-- DIRECTIONS FOR THIS TASK --
Print exactly, and only, the lines running from the line containing "What parts and" through the end of the records below.

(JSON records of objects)
########################################
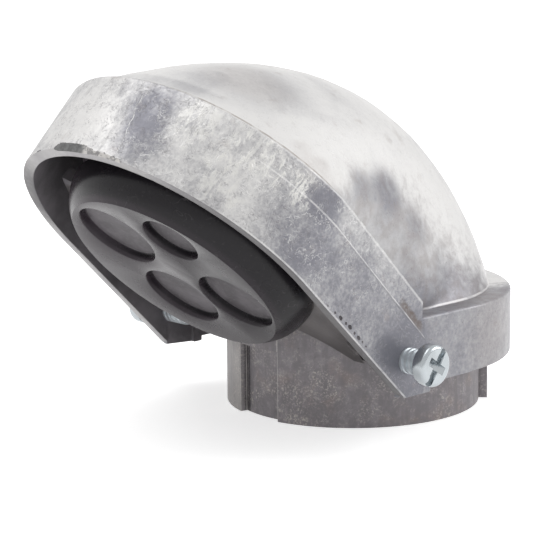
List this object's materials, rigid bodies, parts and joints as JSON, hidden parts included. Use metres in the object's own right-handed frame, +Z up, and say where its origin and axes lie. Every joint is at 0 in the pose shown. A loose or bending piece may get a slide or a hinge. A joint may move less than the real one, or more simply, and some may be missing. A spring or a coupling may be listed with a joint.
{
  "type": "service entrance weatherhead",
  "caption": "Die-cast service entrance weatherhead: threaded hub body, lift-off domed hood held by backed-out side screws, and a moulded insulator with knockouts in its mouth.",
  "frame": {"origin": "centre of the hub's open lower end, on the axis of its conduit thread", "axes": "+Z up the conduit, away from the threaded end; -Y the side that the hood's mouth faces; +X the side of screw_right"},
  "size_m": [0.0818, 0.1022, 0.0702],
  "materials": {
    "weathered_casting": "as cast, dulled and stained grey-brown",
    "moulded_insulator": "moulded, satin",
    "tumbled_casting": "die cast and tumbled, bright and faintly mottled",
    "zinc_plated_steel": "zinc plated, satin"
  },
  "bodies": {
    "root": {"hub_body": "weathered_casting", "insulator": "moulded_insulator"},
    "hood": {"hood": "tumbled_casting"},
    "screw_right": {"screw_right": "zinc_plated_steel"},
    "screw_left": {"screw_left": "zinc_plated_steel"}
  },
  "joints": [
    {"name": "hood_lift", "type": "slide", "parent": "root", "child": "hood", "axis": [0, 0, 1], "range_m": [0, 0.055]},
    {"name": "screw_right_travel", "type": "slide", "parent": "hood", "child": "screw_right", "axis": [1, 0, 0], "range_m": [-0.0044, 0.0055]},
    {"name": "screw_left_travel", "type": "slide", "parent": "hood", "child": "screw_left", "axis": [-1, 0, 0], "range_m": [-0.0044, 0.0055]}
  ]
}
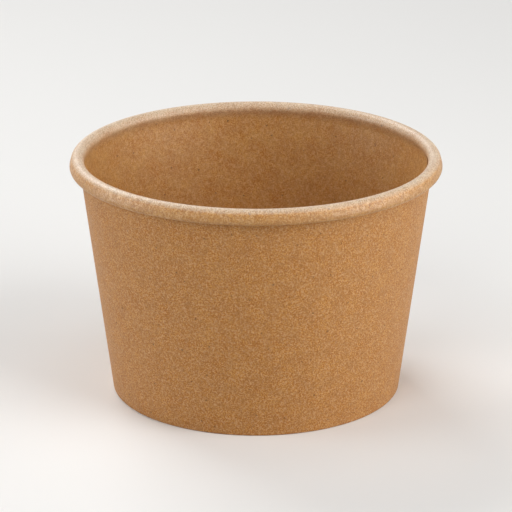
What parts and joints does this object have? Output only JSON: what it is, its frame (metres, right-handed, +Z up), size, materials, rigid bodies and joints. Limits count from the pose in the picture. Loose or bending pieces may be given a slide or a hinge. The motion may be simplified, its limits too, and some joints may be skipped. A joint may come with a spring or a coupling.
{
  "type": "paper soup container",
  "caption": "Round tapered kraft paper soup container, open at the top, with a rolled rim, a glued side seam, a folded hem to stand on and a recessed bottom.",
  "frame": {"origin": "centre of the ring that the container stands on, at the table", "axes": "+Z up along the container's axis, out of its mouth; the picture looks along +Y; the side seam is to the right, on +X"},
  "size_m": [0.09, 0.09, 0.0593],
  "materials": {
    "kraft_wall": "matt kraft board, coated inside",
    "kraft_bottom": "matt kraft board, coated inside"
  },
  "bodies": {
    "root": {"sidewall": "kraft_wall", "bottom": "kraft_bottom"}
  },
  "joints": []
}
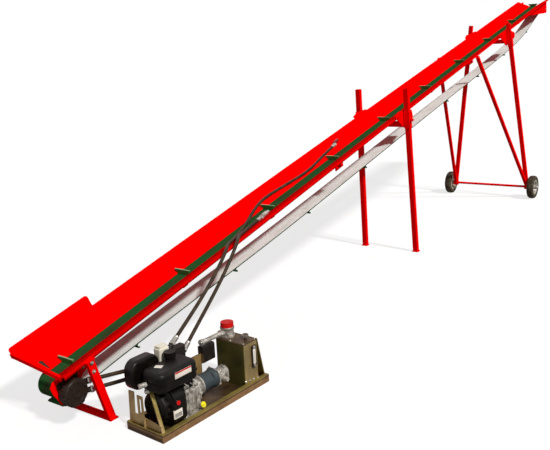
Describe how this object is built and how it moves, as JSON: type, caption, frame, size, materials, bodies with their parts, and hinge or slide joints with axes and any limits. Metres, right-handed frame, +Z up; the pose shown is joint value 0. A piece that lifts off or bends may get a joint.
########################################
-- THE REPLY --
What parts and joints does this object have? Output only JSON: what it is, its frame (metres, right-handed, +Z up), size, materials, rigid bodies and joints. Limits count from the pose in the picture. Loose or bending pieces may be given a slide or a hinge. The motion may be simplified, its limits too, and some joints may be skipped. A joint may come with a spring or a coupling.
{
  "type": "paper soup container",
  "caption": "Round tapered kraft paper soup container, open at the top, with a rolled rim, a glued side seam, a folded hem to stand on and a recessed bottom.",
  "frame": {"origin": "centre of the ring that the container stands on, at the table", "axes": "+Z up along the container's axis, out of its mouth; the picture looks along +Y; the side seam is to the right, on +X"},
  "size_m": [0.09, 0.09, 0.0593],
  "materials": {
    "kraft_wall": "matt kraft board, coated inside",
    "kraft_bottom": "matt kraft board, coated inside"
  },
  "bodies": {
    "root": {"sidewall": "kraft_wall", "bottom": "kraft_bottom"}
  },
  "joints": []
}
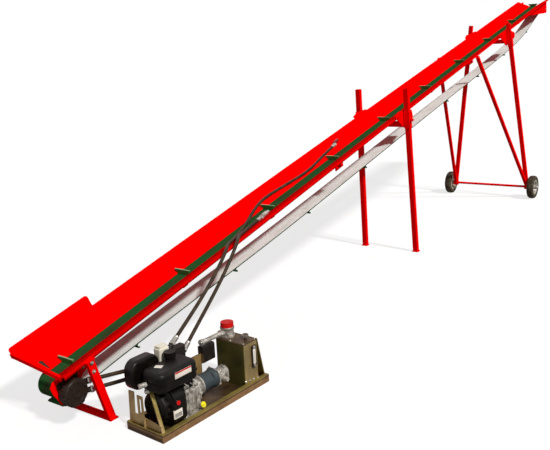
Describe how this object is built and how it moves, as JSON: type, caption, frame, size, materials, bodies with their parts, and hinge or slide joints with axes and any limits. Metres, right-handed frame, +Z up; the pose shown is joint value 0. A piece that lifts off or bends may get a joint.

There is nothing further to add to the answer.